Sometimes I wonder, though. What if, in the course of our continuing to date others and "interview" them for partnership, he meets someone who struggles less than I do, and this whole poly thing comes more easily to them? What if I meet someone who skews, like I seem to do, somewhere BETWEEN poly and mono, and is a better fit for me in that way? What if Rider and I COULD have made this work if we focused on each other, but what if continuing to interview others distracts us so that when I struggle, it doesn't seem as worth it to either of us as it would have been if we'd been together just us and hit some other kind of rough patch?

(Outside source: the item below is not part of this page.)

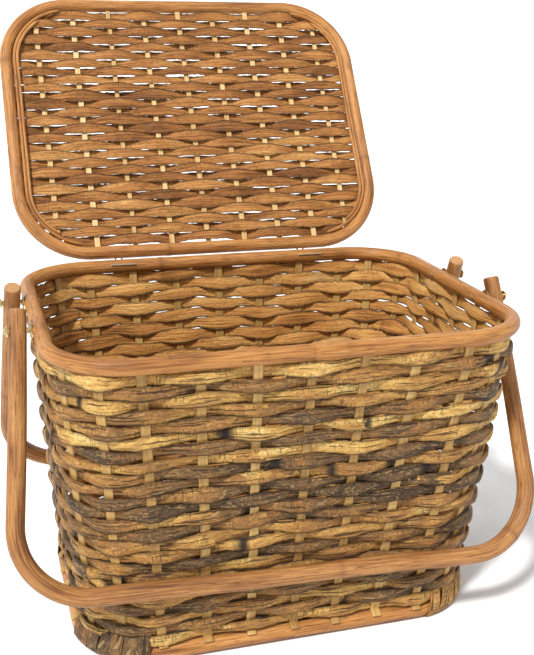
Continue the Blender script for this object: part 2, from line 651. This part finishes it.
def weaveStrip(parts, place, u, phase, pitch, look, tone, gold, seed, endShift, unit):
    # swing = cosine from stake to stake, flattened at its peaks; the strip is widest there.
    # place(u, up, out) gives points; unit is the length of one bay for the lay map
    across, crown, flat, innerMark = stripProfile(look["outerPoints"], look["innerPoints"])
    draw = np.random.default_rng(seed)
    beat = np.cos(math.pi * (u + phase))
    swing = beat * (1.28 - 0.28 * beat ** 2)
    width = pitch * (look["narrow"] + (look["wide"] - look["narrow"]) * np.abs(beat) ** 1.4)
    marks = np.arange(math.floor(u[0]), math.ceil(u[-1]) + 1)
    width = width * draw.uniform(*look["widths"]) * (1 + waver(u, look["sway"], 3, seed + 1))
    width = width * (1 + np.interp(u, marks, draw.normal(0, look["uneven"], len(marks))))
    rise = waver(u, look["rise"] * pitch, 3, seed + 2)
    rise = rise + pitch * np.interp(u, marks, draw.normal(0, 0.5 * look["uneven"], len(marks)))
    lean = np.interp(u, marks, draw.normal(0, look["lean"], len(marks)))
    shade = np.clip(tone + np.interp(u, marks, draw.normal(0, look["shade"], len(marks))), 0, 1)
    spots = draw.uniform(u[0], u[-1], draw.poisson(look["knots"] * len(marks)))
    dark = np.zeros_like(u)
    for spot in spots:
        dark = np.maximum(dark, np.exp(-((u - spot) / draw.uniform(0.08, 0.2)) ** 4))
    fromEnd = np.minimum(u - u[0], u[-1] - u)
    taper = 0.4 + 0.6 * np.clip(fromEnd / 0.5, 0, 1)
    lift = endShift[0] * np.clip(1 - (u - u[0]) / look["lap"], 0, 1) \
        + endShift[1] * np.clip(1 - (u[-1] - u) / look["lap"], 0, 1)
    crownH = look["crown"] * taper * (1 + waver(u, 0.12, 4, seed + 3)) * draw.uniform(0.85, 1.15)
    flatH = look["flat"] * taper
    ragged = 1 + waver(u * 3.1, look["ragged"], 5, seed + 4)
    up = rise[:, None] + width[:, None] * across * ragged[:, None]
    out = (look["wave"] * swing + lift)[:, None] + crownH[:, None] * crown - flatH[:, None] * flat
    out = out + (lean * width)[:, None] * across
    points = place(u[:, None] + 0 * up, up, out)
    ringGap = np.concatenate([[0], np.cumsum(np.abs(np.diff(u)))]) * unit
    around = np.concatenate([[0], np.cumsum(np.hypot(np.diff(np.append(across, across[0])) * pitch,
                                                     np.diff(np.append(crown, crown[0])) * look["crown"]))])
    lu, lv = np.meshgrid(ringGap + draw.uniform(0, 40), around + draw.uniform(0, 9), indexing="ij")
    addGrid(parts, points, np.stack([lu, lv], -1), False, True, True,
            tone=shade[:, None], gold=gold, inner=innerMark[None, :], knot=dark[:, None],
            edge=np.where(across < 0, -2 * across, 1.7 * across)[None, :])


driftSet = {
    "height": 0.0016,
    "rates": ((0.9, 14.0, 0.3), (2.3, -27.0, 1.9), (4.1, 40.0, 4.4)),    # round, up and the start
    "easeOver": 0.03,
}


def drift(u, z):
    # neighbouring rows rise and dip together: slow sines in stake number and height, none at rim and foot
    ease = np.clip(np.minimum(z - baseZ, rimZ - z) / driftSet["easeOver"], 0, 1)
    turn = 2 * math.pi / stakeCount
    total = sum(np.sin(round(rate / turn) * turn * u + up * z + start) / (n + 1)
                for n, (rate, up, start) in enumerate(driftSet["rates"]))
    return driftSet["height"] * ease * total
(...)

As an aside, it came out in conversation recently that Rider does not believe that honesty is possible in monogamy! Which is utter bullshit. I know plenty of enlightened people on these boards who are living monogamously and don't believe that that means they have to hide their attractions or thoughts from their partners! I tried to tell him of this, but he remained unconvinced.
OF COURSE he thinks monogamy is a shit plan if he believes that dishonesty is part and parcel of it. He and I agree that our relationship is the healthiest either of us has ever had. But he pins that credit on poly and to the honesty it allows, whereas I believe that, now that I have grown to a certain degree emotionally, I am capable of being honest in any relationship: poly, mono, friendship, etc. He believes that monogamy creates power struggles and resentments based on boredom and frustration. I have seen power struggles and resentments in poly and mono relationships.
Anyway, yeah, we've been talking a lot. And we still always decide to stay together—never even get really close to breaking up. We're still getting closer by the day to our wedding. I guess I'm kind of getting to the point where I know it sounds insane to be still so uncertain of how the future will shake out with a person and be willing to marry them anyway—BUT I feel like nothing in life is ever actually certain, so at a point, I just have to take that leap of blind faith that we'll work it out no matter what. I'm willing to try my absolute hardest and, if it turns out that still isn't enough, at least I will know that I tried.